Entries provided ->
■ ■ ■

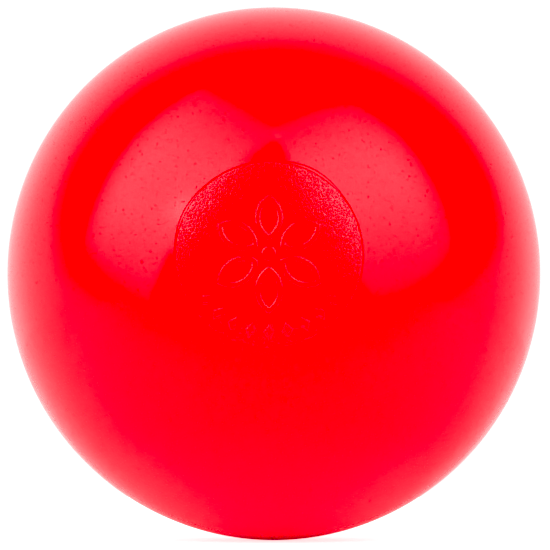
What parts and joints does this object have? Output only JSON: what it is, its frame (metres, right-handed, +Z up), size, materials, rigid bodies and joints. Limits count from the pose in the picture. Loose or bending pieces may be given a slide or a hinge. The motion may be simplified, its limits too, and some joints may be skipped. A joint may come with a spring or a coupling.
{
  "type": "hollow plastic ball",
  "caption": "Hollow glossy moulded plastic ball for rolling, squeezing and hand massage, closed by a round raised disc with plain line relief.",
  "frame": {"origin": "centre of the ball", "axes": "+Z is up, -Y is the front, along the axis of the closing disc, and +X is to the right as seen from the front"},
  "size_m": [0.075, 0.0753, 0.075],
  "materials": {
    "ball_plastic": "smooth glossy moulded polyethylene with a faint ripple and fine handling marks",
    "disc_plastic": "the same polyethylene with a fine grain, less glossy than the ball"
  },
  "bodies": {
    "root": {"front_shell": "ball_plastic", "rear_shell": "ball_plastic", "closing_disc": "disc_plastic"}
  },
  "joints": []
}
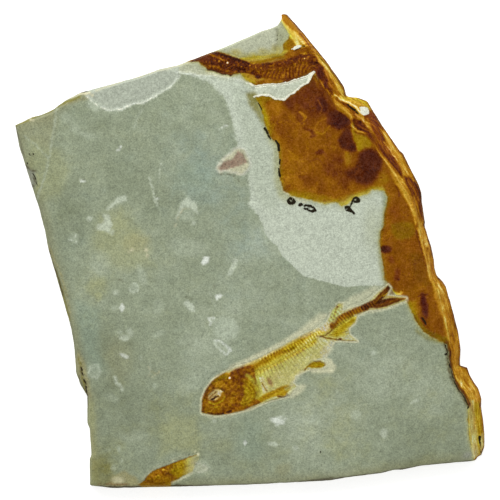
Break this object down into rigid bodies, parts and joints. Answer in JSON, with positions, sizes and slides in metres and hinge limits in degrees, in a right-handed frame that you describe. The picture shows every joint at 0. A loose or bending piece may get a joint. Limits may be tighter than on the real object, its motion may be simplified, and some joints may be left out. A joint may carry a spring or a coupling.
{
  "type": "fossil fish slab",
  "caption": "Flat slab of grey-green lake shale with small fossil fish in low relief, iron-stained along its broken right edge.",
  "frame": {"origin": "under the middle of the slab's outline, on the plane it rests on", "axes": "+Z out of the fossil face, +Y towards the pointed upper end, +X towards the iron-stained broken edge"},
  "size_m": [0.1598, 0.1614, 0.0101],
  "materials": {
    "shale": "matt",
    "fossil_bone": "matt"
  },
  "bodies": {
    "root": {"shale_slab": "shale", "main_fish": "fossil_bone", "upper_fish": "fossil_bone", "lower_fish": "fossil_bone"}
  },
  "joints": []
}
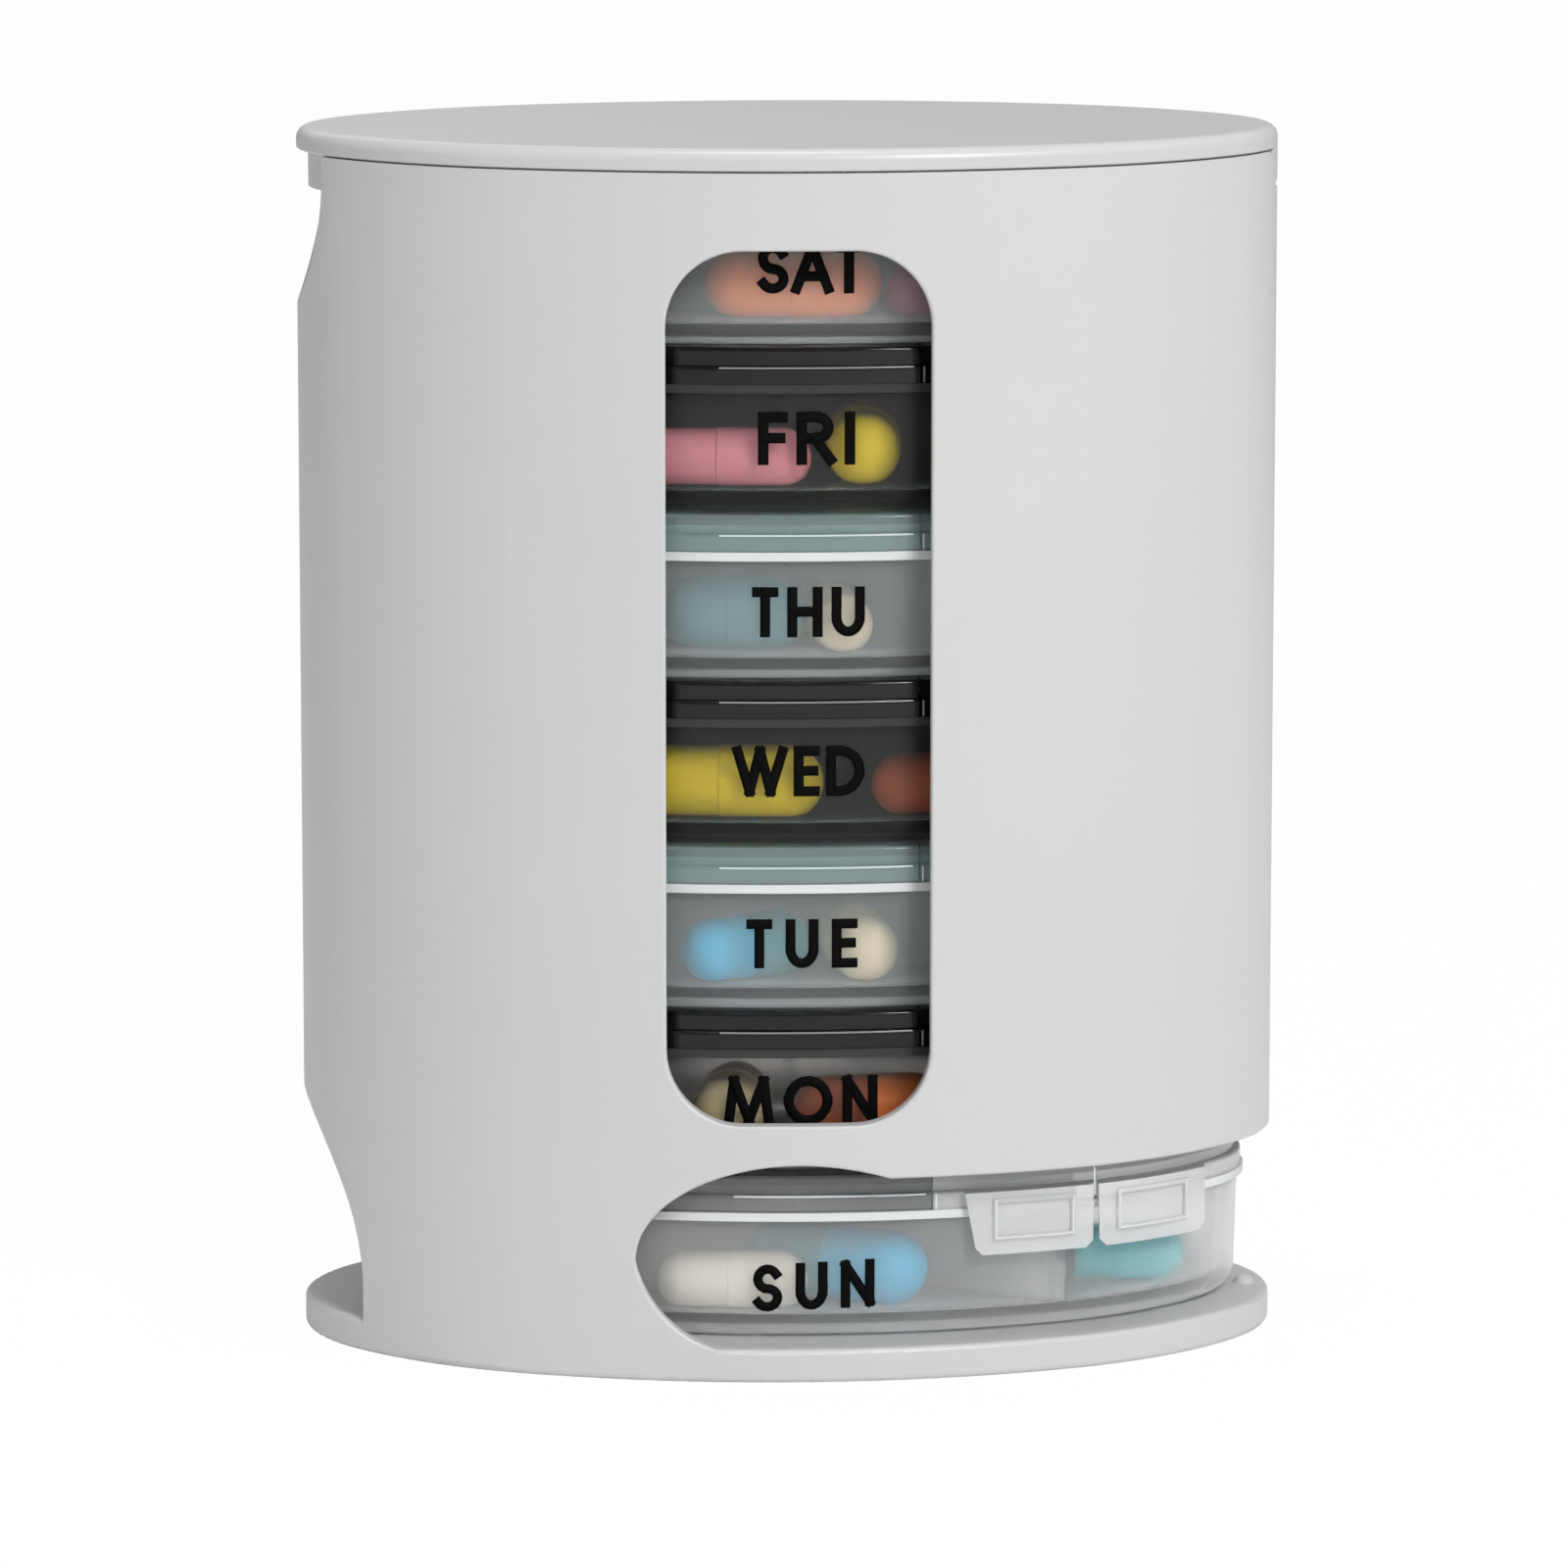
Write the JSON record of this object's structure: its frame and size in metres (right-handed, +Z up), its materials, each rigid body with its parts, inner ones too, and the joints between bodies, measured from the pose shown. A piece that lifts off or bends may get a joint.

■ ■ ■

Exercise details ->
Looking at the data above, show all lines where the word "bending" occurs.

Finished exercise ->
What parts and joints does this object have? Output only JSON: what it is, its frame (metres, right-handed, +Z up), size, materials, rigid bodies and joints. Limits count from the pose in the picture. Loose or bending pieces may be given a slide or a hinge. The motion may be simplified, its limits too, and some joints may be skipped. A joint may come with a spring or a coupling.
Break this object down into rigid bodies, parts and joints. Answer in JSON, with positions, sizes and slides in metres and hinge limits in degrees, in a right-handed frame that you describe. The picture shows every joint at 0. A loose or bending piece may get a joint. Limits may be tighter than on the real object, its motion may be simplified, and some joints may be left out. A joint may carry a spring or a coupling.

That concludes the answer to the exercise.